WHAT THIS TASK INVOLVES:
Repeat the material in full. Keep every line exactly as it is.

MATERIAL:
◆ ◆ ◆ ◆ ◆ ◆ ◆
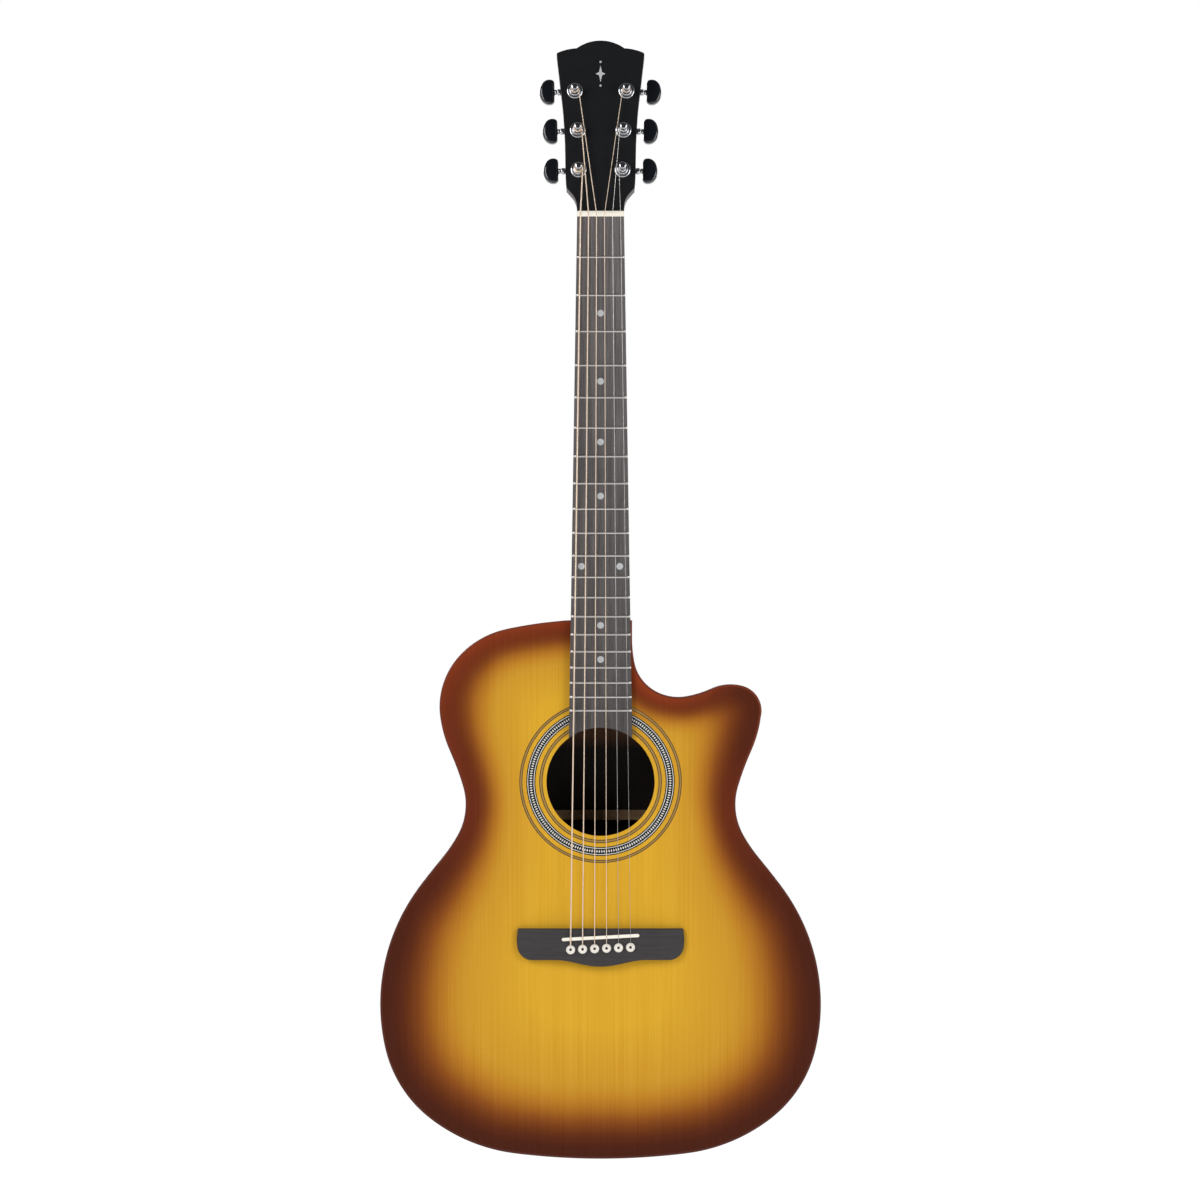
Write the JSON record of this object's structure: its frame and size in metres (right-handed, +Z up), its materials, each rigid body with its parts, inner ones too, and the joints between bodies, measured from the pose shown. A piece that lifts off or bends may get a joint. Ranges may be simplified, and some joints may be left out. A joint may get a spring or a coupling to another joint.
{
  "type": "acoustic guitar",
  "caption": "Steel-string acoustic guitar with a single-cutaway hollow body, sunburst spruce top, ringed soundhole, pin bridge and geared tuners.",
  "frame": {"origin": "middle of the nut line, where the fretboard starts, in the plane of the soundboard's outer face; a wall hanger's yoke carries the head just above it", "axes": "+Z up the neck to the head, +X the treble (cutaway) side, -Y the front"},
  "size_m": [0.3972, 0.1231, 1.0087],
  "materials": {
    "spruce_top": "satin lacquer with a dark burst round the edge",
    "mahogany": "gloss lacquer",
    "mahogany_raw": "raw",
    "lining_wood": "raw",
    "spruce_raw": "raw",
    "binding": "gloss",
    "rosette": "satin",
    "rosewood": "oiled",
    "fretboard_wood": "oiled",
    "bone": "polished",
    "pins": "gloss",
    "neck_wood": "satin lacquer",
    "black_veneer": "satin lacquer",
    "fret_wire": "polished",
    "pearl": "satin",
    "steel": "plain",
    "chrome": "polished",
    "bronze_string": "wound",
    "steel_string": "plain",
    "button_black": "gloss"
  },
  "bodies": {
    "root": {"back_binding": "binding", "back_braces": "spruce_raw", "back_lining": "lining_wood", "back_plate": "mahogany", "back_strip": "spruce_raw", "bridge": "rosewood", "bridge_pins": "pins", "bridge_plate": "rosewood", "fret_markers": "pearl", "fretboard": "fretboard_wood", "frets": "fret_wire", "head_inlay": "pearl", "head_veneer": "black_veneer", "heel_cap": "black_veneer", "neck": "neck_wood", "neck_block": "mahogany_raw", "neck_bolts": "steel", "nut": "bone", "rosette_center": "rosette", "rosette_inner": "rosette", "rosette_outer": "rosette", "saddle": "bone", "side_bass": "mahogany", "side_treble": "mahogany", "soundboard": "spruce_top", "string_a5": "bronze_string", "string_b2": "steel_string", "string_d4": "bronze_string", "string_e1": "steel_string", "string_e6": "bronze_string", "string_g3": "bronze_string", "tail_block": "mahogany_raw", "top_binding": "binding", "top_braces": "spruce_raw", "top_lining": "lining_wood", "truss_rod": "steel", "tuner_bushings": "chrome", "tuner_housings": "chrome", "tuner_screws": "chrome", "tuner_washers": "chrome", "x_braces": "spruce_raw"},
    "truss_nut": {"truss_rod_nut": "steel"},
    "key_e6": {"tuner_button_e6": "button_black", "tuner_shaft_e6": "chrome"},
    "post_e6": {"tuner_post_e6": "chrome"},
    "key_a5": {"tuner_button_a5": "button_black", "tuner_shaft_a5": "chrome"},
    "post_a5": {"tuner_post_a5": "chrome"},
    "key_d4": {"tuner_button_d4": "button_black", "tuner_shaft_d4": "chrome"},
    "post_d4": {"tuner_post_d4": "chrome"},
    "key_g3": {"tuner_button_g3": "button_black", "tuner_shaft_g3": "chrome"},
    "post_g3": {"tuner_post_g3": "chrome"},
    "key_b2": {"tuner_button_b2": "button_black", "tuner_shaft_b2": "chrome"},
    "post_b2": {"tuner_post_b2": "chrome"},
    "key_e1": {"tuner_button_e1": "button_black", "tuner_shaft_e1": "chrome"},
    "post_e1": {"tuner_post_e1": "chrome"}
  },
  "joints": [
    {"name": "truss_nut_turn", "type": "hinge", "parent": "root", "child": "truss_nut", "pos_m": [0, 0.0095, -0.3995], "axis": [0, 0, 1], "range_deg": [-180, 180]},
    {"name": "key_turn_e6", "type": "hinge", "parent": "root", "child": "key_e6", "pos_m": [-0.0398, 0.03277, 0.04118], "axis": [-1, 0, 0], "continuous": true},
    {"name": "post_turn_e6", "type": "hinge", "parent": "root", "child": "post_e6", "pos_m": [-0.0198, 0.00784, 0.04245], "axis": [0, -0.9703, 0.2419], "continuous": true},
    {"name": "key_turn_a5", "type": "hinge", "parent": "root", "child": "key_a5", "pos_m": [-0.0406, 0.04172, 0.07709], "axis": [-1, 0, 0], "continuous": true},
    {"name": "post_turn_a5", "type": "hinge", "parent": "root", "child": "post_a5", "pos_m": [-0.0206, 0.01679, 0.07835], "axis": [0, -0.9703, 0.2419], "continuous": true},
    {"name": "key_turn_d4", "type": "hinge", "parent": "root", "child": "key_d4", "pos_m": [-0.0433, 0.05058, 0.1126], "axis": [-1, 0, 0], "continuous": true},
    {"name": "post_turn_d4", "type": "hinge", "parent": "root", "child": "post_d4", "pos_m": [-0.0233, 0.02564, 0.11387], "axis": [0, -0.9703, 0.2419], "continuous": true},
    {"name": "key_turn_g3", "type": "hinge", "parent": "root", "child": "key_g3", "pos_m": [0.0433, 0.05058, 0.1126], "axis": [1, 0, 0], "continuous": true},
    {"name": "post_turn_g3", "type": "hinge", "parent": "root", "child": "post_g3", "pos_m": [0.0233, 0.02564, 0.11387], "axis": [0, -0.9703, 0.2419], "continuous": true},
    {"name": "key_turn_b2", "type": "hinge", "parent": "root", "child": "key_b2", "pos_m": [0.0406, 0.04172, 0.07709], "axis": [1, 0, 0], "continuous": true},
    {"name": "post_turn_b2", "type": "hinge", "parent": "root", "child": "post_b2", "pos_m": [0.0206, 0.01679, 0.07835], "axis": [0, -0.9703, 0.2419], "continuous": true},
    {"name": "key_turn_e1", "type": "hinge", "parent": "root", "child": "key_e1", "pos_m": [0.0398, 0.03277, 0.04118], "axis": [1, 0, 0], "continuous": true},
    {"name": "post_turn_e1", "type": "hinge", "parent": "root", "child": "post_e1", "pos_m": [0.0198, 0.00784, 0.04245], "axis": [0, -0.9703, 0.2419], "continuous": true}
  ],
  "couplings": [
    {"joint": "post_turn_e6", "follows": "key_turn_e6", "ratio": -0.083333},
    {"joint": "post_turn_a5", "follows": "key_turn_a5", "ratio": -0.083333},
    {"joint": "post_turn_d4", "follows": "key_turn_d4", "ratio": -0.083333},
    {"joint": "post_turn_g3", "follows": "key_turn_g3", "ratio": 0.083333},
    {"joint": "post_turn_b2", "follows": "key_turn_b2", "ratio": 0.083333},
    {"joint": "post_turn_e1", "follows": "key_turn_e1", "ratio": 0.083333}
  ]
}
◆ ◆ ◆ ◆ ◆ ◆ ◆
ANSWER FOR THIS EXERCISE:
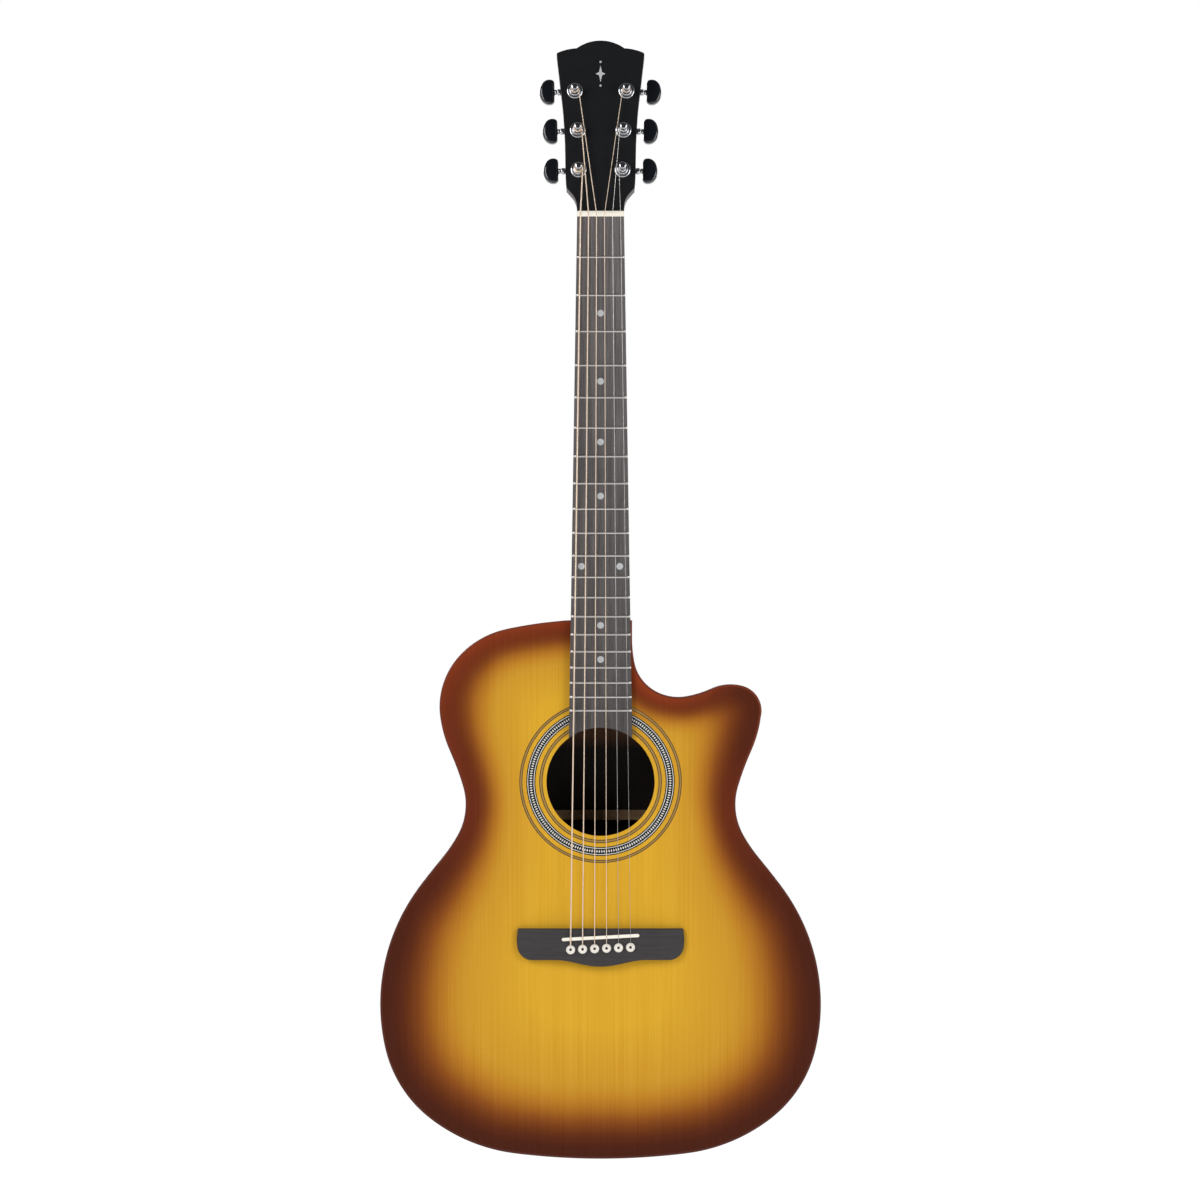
Write the JSON record of this object's structure: its frame and size in metres (right-handed, +Z up), its materials, each rigid body with its parts, inner ones too, and the joints between bodies, measured from the pose shown. A piece that lifts off or bends may get a joint. Ranges may be simplified, and some joints may be left out. A joint may get a spring or a coupling to another joint.
{
  "type": "acoustic guitar",
  "caption": "Steel-string acoustic guitar with a single-cutaway hollow body, sunburst spruce top, ringed soundhole, pin bridge and geared tuners.",
  "frame": {"origin": "middle of the nut line, where the fretboard starts, in the plane of the soundboard's outer face; a wall hanger's yoke carries the head just above it", "axes": "+Z up the neck to the head, +X the treble (cutaway) side, -Y the front"},
  "size_m": [0.3972, 0.1231, 1.0087],
  "materials": {
    "spruce_top": "satin lacquer with a dark burst round the edge",
    "mahogany": "gloss lacquer",
    "mahogany_raw": "raw",
    "lining_wood": "raw",
    "spruce_raw": "raw",
    "binding": "gloss",
    "rosette": "satin",
    "rosewood": "oiled",
    "fretboard_wood": "oiled",
    "bone": "polished",
    "pins": "gloss",
    "neck_wood": "satin lacquer",
    "black_veneer": "satin lacquer",
    "fret_wire": "polished",
    "pearl": "satin",
    "steel": "plain",
    "chrome": "polished",
    "bronze_string": "wound",
    "steel_string": "plain",
    "button_black": "gloss"
  },
  "bodies": {
    "root": {"back_binding": "binding", "back_braces": "spruce_raw", "back_lining": "lining_wood", "back_plate": "mahogany", "back_strip": "spruce_raw", "bridge": "rosewood", "bridge_pins": "pins", "bridge_plate": "rosewood", "fret_markers": "pearl", "fretboard": "fretboard_wood", "frets": "fret_wire", "head_inlay": "pearl", "head_veneer": "black_veneer", "heel_cap": "black_veneer", "neck": "neck_wood", "neck_block": "mahogany_raw", "neck_bolts": "steel", "nut": "bone", "rosette_center": "rosette", "rosette_inner": "rosette", "rosette_outer": "rosette", "saddle": "bone", "side_bass": "mahogany", "side_treble": "mahogany", "soundboard": "spruce_top", "string_a5": "bronze_string", "string_b2": "steel_string", "string_d4": "bronze_string", "string_e1": "steel_string", "string_e6": "bronze_string", "string_g3": "bronze_string", "tail_block": "mahogany_raw", "top_binding": "binding", "top_braces": "spruce_raw", "top_lining": "lining_wood", "truss_rod": "steel", "tuner_bushings": "chrome", "tuner_housings": "chrome", "tuner_screws": "chrome", "tuner_washers": "chrome", "x_braces": "spruce_raw"},
    "truss_nut": {"truss_rod_nut": "steel"},
    "key_e6": {"tuner_button_e6": "button_black", "tuner_shaft_e6": "chrome"},
    "post_e6": {"tuner_post_e6": "chrome"},
    "key_a5": {"tuner_button_a5": "button_black", "tuner_shaft_a5": "chrome"},
    "post_a5": {"tuner_post_a5": "chrome"},
    "key_d4": {"tuner_button_d4": "button_black", "tuner_shaft_d4": "chrome"},
    "post_d4": {"tuner_post_d4": "chrome"},
    "key_g3": {"tuner_button_g3": "button_black", "tuner_shaft_g3": "chrome"},
    "post_g3": {"tuner_post_g3": "chrome"},
    "key_b2": {"tuner_button_b2": "button_black", "tuner_shaft_b2": "chrome"},
    "post_b2": {"tuner_post_b2": "chrome"},
    "key_e1": {"tuner_button_e1": "button_black", "tuner_shaft_e1": "chrome"},
    "post_e1": {"tuner_post_e1": "chrome"}
  },
  "joints": [
    {"name": "truss_nut_turn", "type": "hinge", "parent": "root", "child": "truss_nut", "pos_m": [0, 0.0095, -0.3995], "axis": [0, 0, 1], "range_deg": [-180, 180]},
    {"name": "key_turn_e6", "type": "hinge", "parent": "root", "child": "key_e6", "pos_m": [-0.0398, 0.03277, 0.04118], "axis": [-1, 0, 0], "continuous": true},
    {"name": "post_turn_e6", "type": "hinge", "parent": "root", "child": "post_e6", "pos_m": [-0.0198, 0.00784, 0.04245], "axis": [0, -0.9703, 0.2419], "continuous": true},
    {"name": "key_turn_a5", "type": "hinge", "parent": "root", "child": "key_a5", "pos_m": [-0.0406, 0.04172, 0.07709], "axis": [-1, 0, 0], "continuous": true},
    {"name": "post_turn_a5", "type": "hinge", "parent": "root", "child": "post_a5", "pos_m": [-0.0206, 0.01679, 0.07835], "axis": [0, -0.9703, 0.2419], "continuous": true},
    {"name": "key_turn_d4", "type": "hinge", "parent": "root", "child": "key_d4", "pos_m": [-0.0433, 0.05058, 0.1126], "axis": [-1, 0, 0], "continuous": true},
    {"name": "post_turn_d4", "type": "hinge", "parent": "root", "child": "post_d4", "pos_m": [-0.0233, 0.02564, 0.11387], "axis": [0, -0.9703, 0.2419], "continuous": true},
    {"name": "key_turn_g3", "type": "hinge", "parent": "root", "child": "key_g3", "pos_m": [0.0433, 0.05058, 0.1126], "axis": [1, 0, 0], "continuous": true},
    {"name": "post_turn_g3", "type": "hinge", "parent": "root", "child": "post_g3", "pos_m": [0.0233, 0.02564, 0.11387], "axis": [0, -0.9703, 0.2419], "continuous": true},
    {"name": "key_turn_b2", "type": "hinge", "parent": "root", "child": "key_b2", "pos_m": [0.0406, 0.04172, 0.07709], "axis": [1, 0, 0], "continuous": true},
    {"name": "post_turn_b2", "type": "hinge", "parent": "root", "child": "post_b2", "pos_m": [0.0206, 0.01679, 0.07835], "axis": [0, -0.9703, 0.2419], "continuous": true},
    {"name": "key_turn_e1", "type": "hinge", "parent": "root", "child": "key_e1", "pos_m": [0.0398, 0.03277, 0.04118], "axis": [1, 0, 0], "continuous": true},
    {"name": "post_turn_e1", "type": "hinge", "parent": "root", "child": "post_e1", "pos_m": [0.0198, 0.00784, 0.04245], "axis": [0, -0.9703, 0.2419], "continuous": true}
  ],
  "couplings": [
    {"joint": "post_turn_e6", "follows": "key_turn_e6", "ratio": -0.083333},
    {"joint": "post_turn_a5", "follows": "key_turn_a5", "ratio": -0.083333},
    {"joint": "post_turn_d4", "follows": "key_turn_d4", "ratio": -0.083333},
    {"joint": "post_turn_g3", "follows": "key_turn_g3", "ratio": 0.083333},
    {"joint": "post_turn_b2", "follows": "key_turn_b2", "ratio": 0.083333},
    {"joint": "post_turn_e1", "follows": "key_turn_e1", "ratio": 0.083333}
  ]
}